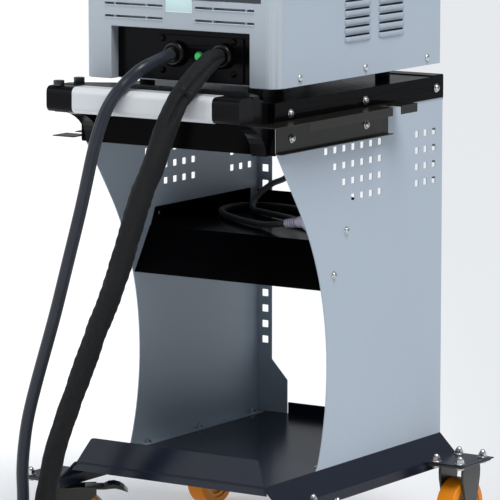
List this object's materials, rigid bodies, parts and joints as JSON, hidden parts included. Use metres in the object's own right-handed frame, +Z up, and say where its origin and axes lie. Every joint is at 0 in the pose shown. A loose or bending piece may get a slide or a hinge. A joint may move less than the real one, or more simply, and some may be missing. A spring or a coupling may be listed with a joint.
{
  "type": "spot welder on trolley",
  "caption": "Boxy welding power unit standing on a wheeled service trolley with perforated side panels, shelf, tray, push handle and two heavy output cables.",
  "frame": {"origin": "on the floor, under the middle of the trolley", "axes": "+Z up, -Y is the front with the push handle, +X to the right seen from the front"},
  "size_m": [0.7245, 1.084, 1.065],
  "materials": {
    "tray_paint": "gloss navy-black enamel",
    "panel_paint": "light blue-grey powder coat",
    "black_paint": "gloss black enamel",
    "black_plastic": "gloss black moulding",
    "grip_plastic": "pale grey satin sleeve",
    "knob_plastic": "black moulded knob",
    "zinc_steel": "bright zinc plate",
    "fork_steel": "dark plated steel",
    "hub_plastic": "orange moulded core",
    "tyre_orange": "orange polyurethane tread",
    "pedal_steel": "black plated steel",
    "foot_rubber": "black rubber foot",
    "bezel_plastic": "grey moulded plastic",
    "display_film": "dark printed film with no lettering",
    "gland_rubber": "black rubber",
    "led_green": "lit green lens",
    "fan_plastic": "black plastic",
    "switch_red": "red moulding",
    "button_grey": "pale grey push button",
    "button_green": "green push button",
    "core_steel": "laminated core steel",
    "copper": "copper",
    "board_green": "circuit board",
    "cable_rubber": "smooth blue-grey rubber sheath",
    "cable_sleeve": "black woven sleeve",
    "gun_plastic": "dark moulded shell",
    "mains_rubber": "black rubber sheath"
  },
  "bodies": {
    "root": {"base_tray": "tray_paint", "side_panel_left": "panel_paint", "side_panel_right": "panel_paint", "mid_shelf": "black_paint", "top_rail_left": "black_paint", "top_rail_right": "black_paint", "cross_plates": "black_paint", "hook_bracket_left": "black_paint", "hook_bracket_right": "black_paint", "handle_bar": "black_plastic", "handle_grip": "grip_plastic", "handle_arms": "black_plastic", "hook_pegs": "knob_plastic", "frame_screws": "zinc_steel", "tray_bolts": "zinc_steel", "caster_bolts": "zinc_steel", "rear_forks": "fork_steel", "rear_axles": "zinc_steel", "swivel_plates": "fork_steel", "machine_feet": "foot_rubber", "machine_base": "panel_paint", "machine_cover": "panel_paint", "front_bezel": "bezel_plastic", "control_panel": "display_film", "well_plate": "black_plastic", "connector_plate": "black_plastic", "cable_glands": "gland_rubber", "power_led": "led_green", "rear_panel": "panel_paint", "fan_frame": "fan_plastic", "transformer_core": "core_steel", "transformer_coils": "copper", "control_board": "board_green", "earth_cable": "cable_rubber", "earth_coil": "cable_rubber", "earth_lug": "copper", "gun_cable": "cable_sleeve", "gun_coil": "cable_sleeve", "gun_body": "gun_plastic", "mains_lead": "mains_rubber", "mains_coil_and_plug": "mains_rubber"},
    "wheel_rear_left": {"rear_wheel_hub_left": "hub_plastic", "rear_tyre_left": "tyre_orange"},
    "wheel_rear_right": {"rear_wheel_hub_right": "hub_plastic", "rear_tyre_right": "tyre_orange"},
    "swivel_left": {"front_fork_left": "fork_steel"},
    "swivel_right": {"front_fork_right": "fork_steel"},
    "wheel_front_left": {"front_wheel_hub_left": "hub_plastic", "front_tyre_left": "tyre_orange"},
    "wheel_front_right": {"front_wheel_hub_right": "hub_plastic", "front_tyre_right": "tyre_orange"},
    "brake_left": {"brake_pedal_left": "pedal_steel"},
    "brake_right": {"brake_pedal_right": "pedal_steel"},
    "fan": {"fan_rotor": "fan_plastic"},
    "rocker": {"mains_switch": "switch_red"},
    "knob_current": {"current_knob": "knob_plastic"},
    "knob_time": {"time_knob": "knob_plastic"},
    "button_mode": {"mode_button": "button_grey"},
    "button_start": {"start_button": "button_green"},
    "trigger": {"gun_trigger": "switch_red"}
  },
  "joints": [
    {"name": "rear_wheel_spin_left", "type": "hinge", "parent": "root", "child": "wheel_rear_left", "pos_m": [-0.242, 0.24325, 0.05], "axis": [1, 0, 0], "continuous": true},
    {"name": "rear_wheel_spin_right", "type": "hinge", "parent": "root", "child": "wheel_rear_right", "pos_m": [0.242, 0.24325, 0.05], "axis": [1, 0, 0], "continuous": true},
    {"name": "swivel_left", "type": "hinge", "parent": "root", "child": "swivel_left", "pos_m": [-0.242, -0.19775, 0.116], "axis": [0, 0, 1], "continuous": true},
    {"name": "front_wheel_spin_left", "type": "hinge", "parent": "swivel_left", "child": "wheel_front_left", "pos_m": [-0.21368, -0.17718, 0.05], "axis": [0.5878, -0.809, 0], "continuous": true},
    {"name": "brake_left", "type": "hinge", "parent": "swivel_left", "child": "brake_left", "pos_m": [-0.19427, -0.16307, 0.103], "axis": [-0.5878, 0.809, 0], "range_deg": [0, 6]},
    {"name": "swivel_right", "type": "hinge", "parent": "root", "child": "swivel_right", "pos_m": [0.242, -0.19775, 0.116], "axis": [0, 0, 1], "continuous": true},
    {"name": "front_wheel_spin_right", "type": "hinge", "parent": "swivel_right", "child": "wheel_front_right", "pos_m": [0.22557, -0.16685, 0.05], "axis": [0.8829, 0.4695, 0], "continuous": true},
    {"name": "brake_right", "type": "hinge", "parent": "swivel_right", "child": "brake_right", "pos_m": [0.2143, -0.14566, 0.103], "axis": [-0.8829, -0.4695, 0], "range_deg": [0, 6]},
    {"name": "fan_spin", "type": "hinge", "parent": "root", "child": "fan", "pos_m": [0.07, 0.26925, 0.955], "axis": [0, 1, 0], "continuous": true},
    {"name": "mains_rocker", "type": "hinge", "parent": "root", "child": "rocker", "pos_m": [-0.12, 0.28125, 0.895], "axis": [1, 0, 0], "range_deg": [-8, 8]},
    {"name": "current_turn", "type": "hinge", "parent": "root", "child": "knob_current", "pos_m": [-0.08, -0.21075, 0.955], "axis": [0, 1, 0], "range_deg": [-135, 135]},
    {"name": "time_turn", "type": "hinge", "parent": "root", "child": "knob_time", "pos_m": [0.08, -0.21075, 0.955], "axis": [0, 1, 0], "range_deg": [-135, 135]},
    {"name": "mode_press", "type": "slide", "parent": "root", "child": "button_mode", "axis": [0, 1, 0], "range_m": [0, 0.002], "stiffness_N_per_m": 400},
    {"name": "start_press", "type": "slide", "parent": "root", "child": "button_start", "axis": [0, 1, 0], "range_m": [0, 0.002], "stiffness_N_per_m": 400},
    {"name": "trigger_pull", "type": "slide", "parent": "root", "child": "trigger", "axis": [-0.866, -0.5, 0], "range_m": [0, 0.005], "stiffness_N_per_m": 300}
  ]
}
****
> YOUR OBJECTIVE:
Report only how many lines in the listing contain the string "materials".

> COMPLETED EXERCISE:
2